- _GOAL_
Every line below that mentions the word "slide" should be copied out.

··· RECORDED DATA

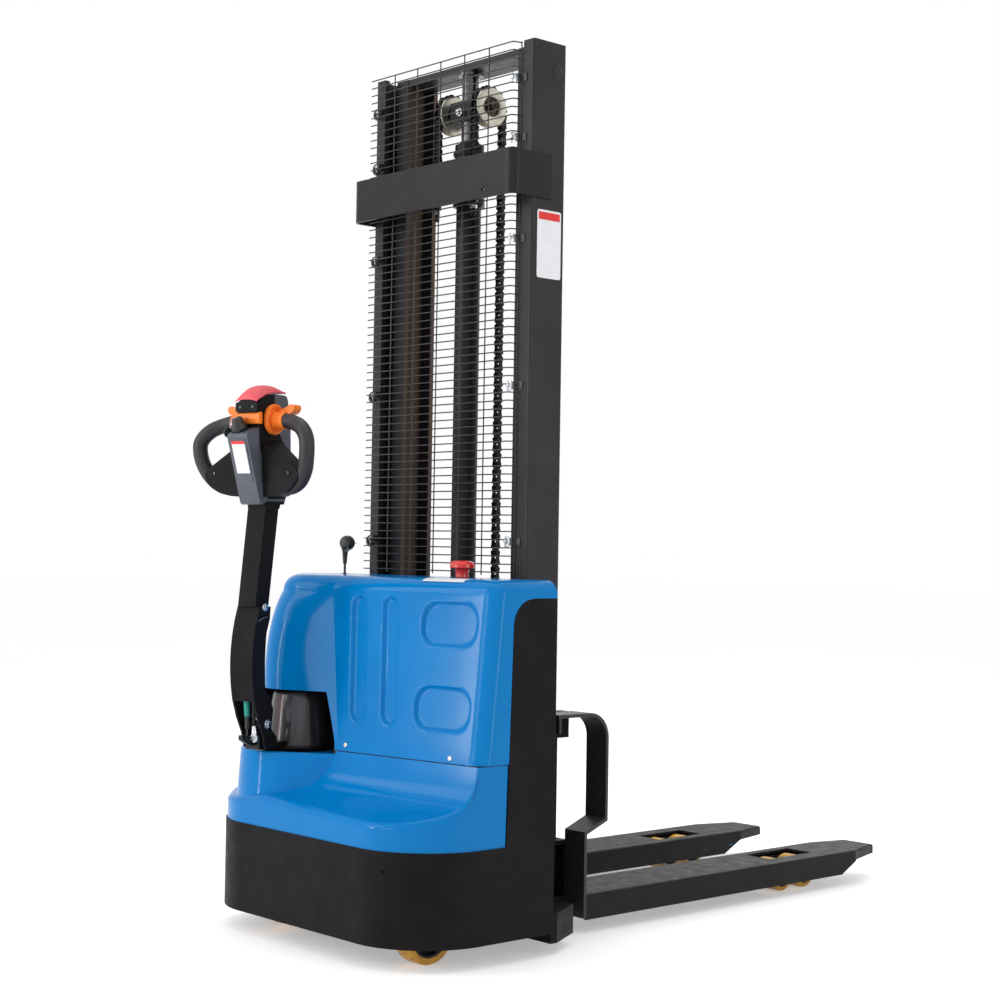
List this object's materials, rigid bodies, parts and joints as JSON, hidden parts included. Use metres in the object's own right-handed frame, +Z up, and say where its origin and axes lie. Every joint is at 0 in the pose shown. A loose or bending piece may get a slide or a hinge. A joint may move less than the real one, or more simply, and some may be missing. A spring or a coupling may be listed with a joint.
{
  "type": "pedestrian electric stacker",
  "caption": "Walk-behind electric stacker: two-stage mast with lift cylinder and chains, forks over rollered support legs, tiller-steered drive wheel under blue covers.",
  "frame": {"origin": "on the floor, midway across the machine and midway between the tiller's front and the fork tips", "axes": "+X to the right of an operator facing the forks, +Y toward the fork tips, +Z up"},
  "size_m": [0.8, 1.8433, 2.013],
  "materials": {
    "black_steel": "textured matt powder coat",
    "dark_steel": "semi-gloss paint",
    "blue_cover": "gloss moulded cover",
    "battery_case": "matt",
    "pump_block": "matt",
    "guard_wire": "black coated wire",
    "bright_steel": "bright",
    "sheave_zinc": "zinc plated",
    "chain_steel": "oiled",
    "motor_shroud": "gloss black",
    "polyurethane": "satin",
    "handle_plastic": "matt",
    "grip_rubber": "matt",
    "control_orange": "satin moulded levers",
    "stop_red": "gloss",
    "plug_black": "matt"
  },
  "bodies": {
    "chassis": {"base_shell": "black_steel", "base_deck": "dark_steel", "lower_cover": "blue_cover", "upper_cover": "blue_cover", "battery": "battery_case", "hydraulic_unit": "pump_block", "outer_channel_right": "dark_steel", "outer_channel_left": "dark_steel", "mast_band": "dark_steel", "mast_base": "black_steel", "barrel": "dark_steel", "wire_guard": "guard_wire", "chain_anchor": "dark_steel", "anchor_chains": "chain_steel", "support_leg_right": "black_steel", "support_leg_left": "black_steel", "stop_button": "stop_red", "charging_plug": "plug_black"},
    "inner_mast": {"inner_channel_right": "dark_steel", "inner_channel_left": "dark_steel", "inner_crosshead": "dark_steel", "inner_foot_plate": "dark_steel", "lift_rod": "bright_steel", "chain_yoke": "bright_steel", "fork_chains": "chain_steel", "sheave_right": "sheave_zinc", "sheave_left": "sheave_zinc"},
    "fork_carriage": {"carriage": "black_steel", "fork_right": "black_steel", "fork_left": "black_steel", "fork_strap_right": "black_steel", "fork_strap_left": "black_steel"},
    "drive_head": {"drive_unit": "dark_steel", "motor_cover": "motor_shroud"},
    "drive_wheel_body": {"drive_wheel": "polyurethane"},
    "tiller": {"tiller_arm": "dark_steel", "tiller_head": "handle_plastic", "tiller_grips": "grip_rubber", "tiller_controls": "control_orange"},
    "castor_swivel": {"castor_fork": "dark_steel"},
    "castor_wheel_body": {"castor_wheel": "polyurethane"},
    "load_roller_body_right_inner": {"load_roller_right_inner": "polyurethane"},
    "load_roller_body_right_outer": {"load_roller_right_outer": "polyurethane"},
    "load_roller_body_left_inner": {"load_roller_left_inner": "polyurethane"},
    "load_roller_body_left_outer": {"load_roller_left_outer": "polyurethane"}
  },
  "joints": [
    {"name": "mast_lift", "type": "slide", "parent": "chassis", "child": "inner_mast", "axis": [0, 0, 1], "range_m": [0, 1.42], "deforming": ["anchor_chains"]},
    {"name": "carriage_lift", "type": "slide", "parent": "inner_mast", "child": "fork_carriage", "axis": [0, 0, 1], "range_m": [0, 1.42], "deforming": ["fork_chains"]},
    {"name": "steering", "type": "hinge", "parent": "chassis", "child": "drive_head", "pos_m": [-0.2, -0.6815, 0.22], "axis": [0, 0, 1], "range_deg": [-75, 45]},
    {"name": "drive_wheel_roll", "type": "hinge", "parent": "drive_head", "child": "drive_wheel_body", "pos_m": [-0.2, -0.6815, 0.105], "axis": [0.9659, 0.2588, 0], "continuous": true},
    {"name": "tiller_tilt", "type": "hinge", "parent": "drive_head", "child": "tiller", "pos_m": [-0.15962, -0.83218, 0.473], "axis": [0.9659, 0.2588, 0], "range_deg": [0, 75]},
    {"name": "castor_swivel_turn", "type": "hinge", "parent": "chassis", "child": "castor_swivel", "pos_m": [0.284, -0.6815, 0.18], "axis": [0, 0, 1], "continuous": true},
    {"name": "castor_wheel_roll", "type": "hinge", "parent": "castor_swivel", "child": "castor_wheel_body", "pos_m": [0.284, -0.7055, 0.066], "axis": [1, 0, 0], "continuous": true},
    {"name": "load_roller_right_inner_roll", "type": "hinge", "parent": "chassis", "child": "load_roller_body_right_inner", "pos_m": [0.195, 0.5425, 0.04], "axis": [1, 0, 0], "continuous": true},
    {"name": "load_roller_right_outer_roll", "type": "hinge", "parent": "chassis", "child": "load_roller_body_right_outer", "pos_m": [0.195, 0.6315, 0.04], "axis": [1, 0, 0], "continuous": true},
    {"name": "load_roller_left_inner_roll", "type": "hinge", "parent": "chassis", "child": "load_roller_body_left_inner", "pos_m": [-0.195, 0.5425, 0.04], "axis": [1, 0, 0], "continuous": true},
    {"name": "load_roller_left_outer_roll", "type": "hinge", "parent": "chassis", "child": "load_roller_body_left_outer", "pos_m": [-0.195, 0.6315, 0.04], "axis": [1, 0, 0], "continuous": true}
  ],
  "couplings": [
    {"joint": "carriage_lift", "follows": "mast_lift", "ratio": 1}
  ]
}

······

- _SOLUTION BELOW_
List this object's materials, rigid bodies, parts and joints as JSON, hidden parts included. Use metres in the object's own right-handed frame, +Z up, and say where its origin and axes lie. Every joint is at 0 in the pose shown. A loose or bending piece may get a slide or a hinge. A joint may move less than the real one, or more simply, and some may be missing. A spring or a coupling may be listed with a joint.
    {"name": "mast_lift", "type": "slide", "parent": "chassis", "child": "inner_mast", "axis": [0, 0, 1], "range_m": [0, 1.42], "deforming": ["anchor_chains"]},
    {"name": "carriage_lift", "type": "slide", "parent": "inner_mast", "child": "fork_carriage", "axis": [0, 0, 1], "range_m": [0, 1.42], "deforming": ["fork_chains"]},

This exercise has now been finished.